Frankly, my dear, they don’t give a damn. The Chabad Centre in Mumbai was a Jewish organisation, not an Israeli one. Its occupants were tortured and killed for being Jews, not for being complicit in the “strangulation” of Gaza, unless all Jews are held to be complicit in the strangulation of Gaza, in which case Caroline Lucas must be very careful where and in what language she lays blame. If she is right that the perception of a great wrong in Palestine motivates such murders as those in Mumbai, then it behoves her, as one who influences perception, to be scrupulous in her observations.

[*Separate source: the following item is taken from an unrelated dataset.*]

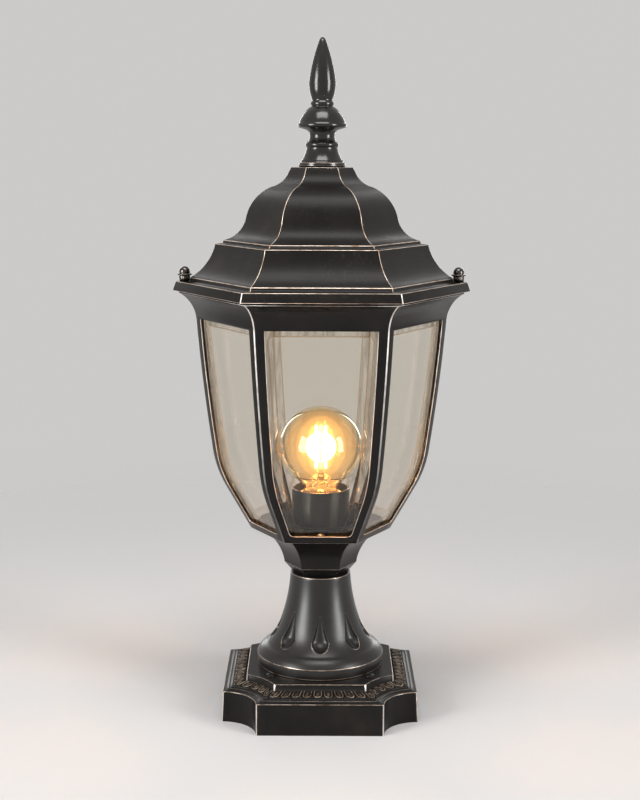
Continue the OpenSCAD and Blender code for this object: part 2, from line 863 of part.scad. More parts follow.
module glass_pane(index) {
    low = pane_foot_z + pane_bevel_w;
    high = pane_top_z - pane_bevel_w;
    levels = bends_between(low, high);
    rows = concat(
        [pane_row(pane_foot_z, pane_edge_t)],
        [for (z = levels) pane_row(z, pane_t)],
        [pane_row(pane_top_z, pane_edge_t)]
    );
    last = 6 * (len(rows) - 1);
    sides = [
        for (i = [0:len(rows) - 2], j = [0:5])
            let (a = 6 * i + j, b = 6 * i + (j + 1) % 6)
            each [[a, a + 6, b + 6], [a, b + 6, b]]
    ];
    ends = [for (j = [1:4]) each [[0, j, j + 1], [last, last + j + 1, last + j]]];
    color(clear)
        rotate([0, 0, 60 * (index - 1)])
            polyhedron(
                points = [for (row = rows, p = row) p],
                faces = concat(sides, ends)
            );
}

module pane_clips() {
    color(brass)
        at_corners(6, clip_d - clip_t)
            difference() {
                translate([0, -clip_w / 2, clip_z + 4 - clip_h])
                    cube([clip_t, clip_w, clip_h]);
                translate([-eps, 0, clip_z])
                    rotate([0, 90, 0])
                        cylinder(r = clip_screw_r + screw_gap, h = clip_t + 2 * eps);
            }
}

module clip_screws() {
    color(steel)
        at_corners(6, clip_d - clip_t)
            translate([0, 0, clip_z])
                rotate([0, 90, 0]) {
                    translate([0, 0, -1.4])
                        cylinder(r = 1.9 * clip_screw_r, h = 1.4);
                    translate([0, 0, -eps / 2])
                        cylinder(r = clip_screw_r, h = 6);
                }
}

// Lampholder

module holder_sleeve() {
    color([0.05, 0.05, 0.05])
        difference() {
            turned(concat(
                bow([sleeve_r - 2, sleeve_z], [sleeve_r, sleeve_z + 2], -0.58),
                [[sleeve_r, sleeve_top_z - 0.5], [sleeve_r - 0.5, sleeve_top_z]]
            ));
            translate([0, 0, sleeve_z - eps])
                cylinder(r = holder_r + 0.3, h = 2 * eps + sleeve_wall);
            translate([0, 0, sleeve_z + sleeve_wall])
                cylinder(r = sleeve_r - sleeve_wall, h = sleeve_h);
        }
}

holder_top_z = sleeve_top_z - 5;
shell_top_z = holder_top_z - 1;
shell_foot_z = shell_top_z - shell_h;
cap_foot_z = shell_foot_z + 1.2;
bulb_cap_top_z = cap_foot_z + bulb_cap_h;

module holder_body() {
    color("white")
        difference() {
            translate([0, 0, holder_z])
                cylinder(r = holder_r, h = holder_top_z - holder_z);
            translate([0, 0, shell_foot_z])
                cylinder(r = shell_r + shell_t + 0.1, h = shell_h + 2 * eps);
            translate([0, 0, shell_foot_z - 4])
                cylinder(r = 8, h = 4 + eps);
            translate([0, 0, holder_z - eps])
                cylinder(r = tube_r + 0.1, h = tube_top_z - holder_z + 1.5);
            cylinder(r = 3, h = shell_foot_z);
        }
}

module screw_shell() {
    color(brass)
        translate([0, 0, shell_foot_z])
            difference() {
                cylinder(r = shell_r + shell_t, h = shell_h);
                translate([0, 0, -eps])
                    cylinder(r = shell_r, h = shell_h + 2 * eps);
            }
}

module centre_contact() {
    color(brass) {
        translate([-7, -2.5, shell_foot_z - 4])
            cube([5, 5, 0.8]);
        translate([-3, -2.5, shell_foot_z - 4])
            cube([0.8, 5, 3]);
        translate([-3, -2.5, shell_foot_z - 1.8])
            cube([6, 5, 0.8]);
    }
}

// Bulb

bulb_neck_z = sleeve_top_z + 0.4;
globe_turn = 44;

// The glass outline, from the cap's mouth up round the globe, drawn in by t
function globe_edge(t) =
    let (g = globe_r - t, low = [g * cos(globe_turn), globe_z - g * sin(globe_turn)])
    concat(
        [[bulb_neck_r - t, bulb_cap_top_z - 3]],
        bow([bulb_neck_r - t, bulb_neck_z - 2], low, 1.6),
        [for (a = [-globe_turn + 9:9:82]) [g * cos(a), globe_z + g * sin(a)]],
        [[0, globe_z + g]]
    );

module bulb_glass() {
    color(amber)
        rotate_extrude()
            polygon(concat(globe_edge(0), [
                for (edge = [globe_edge(bulb_glass_t)], i = [len(edge) - 1:-1:0]) edge[i]
            ]));
}

stem_top_z = globe_z - filament_l / 2 - 3;

module bulb_stem() {
    color(clear)
        turned(concat(
            [[bulb_neck_r - bulb_glass_t - 0.3, bulb_cap_top_z - 2.5]],
            bow([bulb_neck_r - bulb_glass_t - 1.2, bulb_cap_top_z], [3.2, bulb_cap_top_z + 7], 2),
            [[2.4, stem_top_z - 1], [1.6, stem_top_z], [1.6, globe_z + filament_l / 2]]
        ));
}

module bulb_filaments() {
    color("gold")
        for (i = [0:filaments - 1])
            rotate([0, 0, 45 + 360 / filaments * i]) {
                translate([filament_ring_r, 0, globe_z - filament_l / 2])
                    cylinder(r = filament_r, h = filament_l);
                translate([1.7, -0.3, globe_z + filament_l / 2 - 1])
                    cube([filament_ring_r - filament_r - 1.8, 0.6, 0.6]);
            }
}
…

Scrupulous, I say, not discreet. I would not wish her, in caution’s name, to speak other than the truth. But truth is hard to find. I have visited Israel several times recently, making a documentary about Jesus, travelling in the company of Israelis of all parties and persuasions. The “Green” view is that there are good Israelis and bad Israelis, the good being those who oppose the occupation. Nothing could be more simplistic. I encountered extreme left-wingers who could not bear what their government was doing, but understood its sometime necessity; I met right-wingers who had no sympathy with settlers, and could not wait to live in peace with Palestinians; all wanted change, all were frightened, all loathed the naive, ahistoric sentimentalism that paints them as brutal invaders of a foreign land, and not as fellow combatants in a long and tragic struggle for safety and self-determination.
Whatever doesn’t tell that story is propaganda – the institution of a falsehood into truth. And propaganda, by Caroline Lucas’s own account, kills. Come the next massacre, when she is looking around for someone other than the perpetrators to blame, she might ask how much of their hatred she has stoked. When the world is a tinder box, it is a crime to play with matches.